You will never know who you are, she said, unless you know yourself.  She was right. I tell my friends: share all of the good ideas you find with me, but don’t tell me to always look outside of myself, and I will not tell you that. No one can make you feel inferior t without your consent.

I love walking in the deep woods, I have always felt the woods are a Cathedral for me, it is there that the wisdom inside of me rises to the surface, helps me to see. I think the trees help me. There is something so simple and sacred about a tree, yet trees also teach me about the wisdom inside of myself. Thomas Merton, one of my favorite gurus, wrote that a tree imitates God by being a tree, and I do understand what he meant.

No two trees are alike. Their individuality is no imperfection or flaw. Trees are a celebration of individual identity, the thing I seek the most in my life. Trees mirror the search for interior wisdom: The tree gives glory to life by spreading out its roots in earth and raising its branches into the air and the light in a way that no other tree before or after it ever did or will do. Every human being does the same.

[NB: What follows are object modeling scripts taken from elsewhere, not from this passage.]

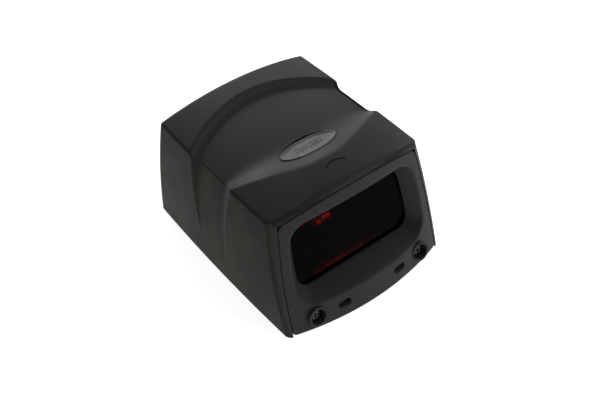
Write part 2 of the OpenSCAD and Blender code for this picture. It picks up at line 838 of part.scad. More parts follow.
module laser_clamp() {
    color([0.6, 0.62, 0.64]) translate([0, clamp_y, beam_z + eps]) difference() {
        union() {
            translate([-8.6, 0, 0]) cube([17.2, 7, 1]);
            translate([-5.5, 0, 0]) cube([11, 7, 4]);
            intersection() {
                along_y([0, 0, 0]) cylinder(r = 5.5, h = 7, $fn = 64);
                translate([-6, 0, 0]) cube([12, 7, 6]);
            }
        }
        along_y([0, -1, 0]) cylinder(r = 4.5 + eps, h = 9, $fn = 64);
        both_sides() translate([clamp_screw_x, 3.5, -1]) cylinder(r = 0.9, h = 9, $fn = 24);
        both_sides() translate([clamp_screw_x, 3.5, 1]) cylinder(r = 1.8, h = 9, $fn = 32);
    }
}

module clamp_screws() {
    color("silver") both_sides()
        translate([clamp_screw_x, clamp_y + 3.5, beam_z + 1 + 2 * eps]) screw(1.6, 1, 0.8, 5);
}

// ---------- receiver ----------

module receiver_housing() {
    color([0.12, 0.12, 0.13]) difference() {
        along_y([receiver_x, 12.4, receiver_z]) {
            cylinder(r = 6.2, h = 9, $fn = 64);
        }
        along_y([receiver_x, 12, receiver_z]) cylinder(r = 4.4, h = 12, $fn = 64);
        along_y([receiver_x, 12, receiver_z]) cylinder(r = 5.2, h = 5.4, $fn = 64);
        along_y([receiver_x, 19.4, receiver_z]) cylinder(r = 5.2, h = 5, $fn = 64);
    }
}

module collector_lens() {
    color([0.7, 0.85, 0.9, 0.6]) along_y([receiver_x, 12.6, receiver_z])
        rotate_extrude($fn = 64) polygon([
            [0, 0], [1.5, 0.2], [3, 0.75], [4.2, 1.5], [5.16, 2.3], [5.16, 3.1], [0, 3.1]
        ]);
}

module detector_filter() {
    color([0.6, 0.05, 0.05, 0.8]) along_y([receiver_x, 15.9, receiver_z])
        cylinder(r = 5.16, h = 1.2, $fn = 64);
}

module photodetector() {
    color([0.15, 0.12, 0.2]) translate([receiver_x - 2.5, 18.1, receiver_z - 2.5]) difference() {
        cube([5, 1.4, 5]);
        translate([1, -1, 1]) cube([3, 1.2, 3]);
    }
}

module detector_board() {
    color("darkgreen") along_y([receiver_x, 19.55, receiver_z]) cylinder(r = 5.16, h = 1, $fn = 64);
}

module shield_can() {
    color("silver") along_y([receiver_x, 20.6, receiver_z]) difference() {
        cylinder(r = 5.16, h = 3, $fn = 64);
        translate([0, 0, -1]) cylinder(r = 4.8, h = 3.7, $fn = 64);
    }
}

top_housing();
base_cover();
front_bezel();
window_gasket();
scan_window();
bezel_screws();
base_screws();
mounting_inserts();
badge_plate();
status_light_guide();
indicator_board();
indicator_leds();
indicator_screws();
flex_cable();
main_board();
board_screws();
logic_chips();
capacitors();
board_sockets();
beeper();
interface_jack();
jack_contacts();
optical_chassis();
chassis_isolators();
chassis_screws();
motor_board();
bearing_sleeve();
thrust_pad();
stator_core();
stator_coils();
motor_shaft();
rotor_cup();
rotor_magnet();
mirror_wheel();
wheel_mirrors();
wheel_clip();
mirror_carrier();
carrier_screws();
pattern_mirrors();
laser_barrel();
laser_lens();
laser_diode();
laser_clamp();
clamp_screws();
receiver_housing();
collector_lens();
detector_filter();
photodetector();
detector_board();
shield_can();
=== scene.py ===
"""Looks of a compact fixed-mount barcode scanner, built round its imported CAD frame."""
import json
import math

import bmesh
import bpy
import numpy as np
from mathutils import Matrix, Vector


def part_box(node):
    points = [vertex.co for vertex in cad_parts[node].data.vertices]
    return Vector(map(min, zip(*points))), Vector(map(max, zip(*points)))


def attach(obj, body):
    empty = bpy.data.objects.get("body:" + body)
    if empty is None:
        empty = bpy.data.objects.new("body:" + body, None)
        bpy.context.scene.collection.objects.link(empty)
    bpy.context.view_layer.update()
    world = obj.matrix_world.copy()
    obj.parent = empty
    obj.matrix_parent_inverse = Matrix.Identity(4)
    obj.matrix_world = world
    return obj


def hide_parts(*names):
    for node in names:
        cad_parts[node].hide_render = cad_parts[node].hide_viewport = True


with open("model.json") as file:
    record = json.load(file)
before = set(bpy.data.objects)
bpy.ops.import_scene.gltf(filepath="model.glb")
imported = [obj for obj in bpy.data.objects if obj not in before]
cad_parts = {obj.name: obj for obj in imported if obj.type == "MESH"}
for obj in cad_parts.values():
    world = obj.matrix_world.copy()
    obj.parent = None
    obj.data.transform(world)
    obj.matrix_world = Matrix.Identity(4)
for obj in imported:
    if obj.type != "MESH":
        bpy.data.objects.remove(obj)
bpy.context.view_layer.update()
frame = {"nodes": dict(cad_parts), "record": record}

MM = 0.001


def node_box(name):
    """Lowest and highest corner of a CAD node in millimetres."""
    low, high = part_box(name)
    return np.array(low) / MM, np.array(high) / MM


# ---------------------------------------------------------------- housing shape, in millimetres
HOOD_HIGH = node_box("top_housing")[1]
BEZEL_LOW = node_box("front_bezel")[0]
SIDE = HOOD_HIGH[0] - 0.02     # half width in the middle of the side walls, at the underside
REAR = HOOD_HIGH[1]            # rear face
BEZEL_LIFT = BEZEL_LOW[2]      # lower edge of the bezel above the underside
LEAN = math.radians(19.25)     # backward lean of the front face
FRONT = BEZEL_LOW[1] - BEZEL_LIFT * math.tan(LEAN)
FRONT_R = 134.0                # bow of the front face
BULGE = 1.26                   # swell of a side wall between its ends
DRAFT = math.radians(4.6)      # lean of the side walls
BARREL = 1.15                  # how far they swell out at half their height
CROWN_R = 138.0                # crown of the top
TILT = math.radians(1.5)       # rise of the top towards the front
REAR_H = 50.1                  # height of the top at the rear face
WALL = 2.2
EDGE_R = 1.5                   # rounding between the top and the sides
REAR_R = 2.0                   # rounding round the rear face
GAP = 0.35                     # gap round the bezel
RABBET = 2.6                   # depth of the seat that holds the bezel plate
CROWN_HALF = 33.0              # half width of the top, roughly
RIM_REACH = 46.0               # height of the rim beside the bezel

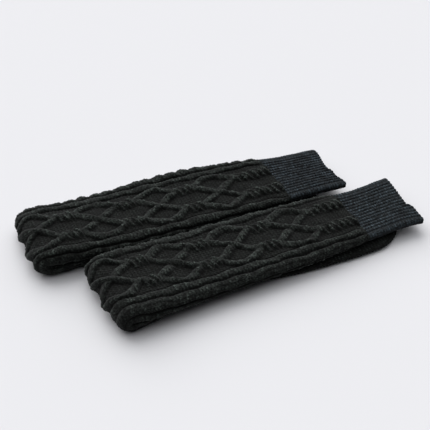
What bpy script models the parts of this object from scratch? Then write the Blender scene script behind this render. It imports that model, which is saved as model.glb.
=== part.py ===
"""A pair of over-the-knee cable-knit socks, each folded in half and laid flat beside the other.

Each sock is a knitted tube pressed flat. Its ribbed cuff and cabled leg lie on top. The leg turns
back round a soft fold at the left, and its last stretch and the plain foot lie underneath.

Sizes are millimetres here and become metres where a mesh is made. Along a sock, s is the distance
from the fold. Across it, t is the distance from its middle line, positive towards the far side.
The frame's origin is under the middle of the pair, on the surface it lies on.
"""

import math

import bpy

METRES_PER_MM = 0.001

# The folded sock
FOLDED_LENGTH = 350.0
SEAM_PLACE = 281.0
ANKLE_PLACE = 92.0
TOE_PLACE = 326.0
PIECE_GAP = 0.3

# The soft turn at the fold, seen from the side
TURN_OUTER_RADIUS = 14.3
TURN_INNER_RADIUS = 0.15
PATTERN_RADIUS = 12.0
TURN_DRAWN_IN = 0.6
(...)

That is the story of the wisdom inside of us. Each being, in his or her own individuality, experience, emotion and soul, with all of their own very individual characteristics and private and personal qualities, their own holy and inviolate identity, gives birth to wisdom by being precisely what he or she wants to be, here and now, in this life and in this world.

Within the structure of the tree are the leaves, each one with its own texture and pattern of veins and particular shape. These leaves speak to me of ideas, ideas feed off of the soul, as leaves feed from the tree.

For me, to be wise means to be myself, no more or no less. The search for wisdom is, to me, nothing more than finding out who I am, discovering my true self, standing my my search for love and truth. When we understand that no one has more wisdom to offer ourselves than we do, then we begin walking on the path to wisdom.

And if I never become what I am meant to be, but always remain what I am not, or what others tell me I should be or must be.  I will spend my life in darkness contradicting myself by  being at the same thing something and nothing, a life that yearns to live but is already  dead.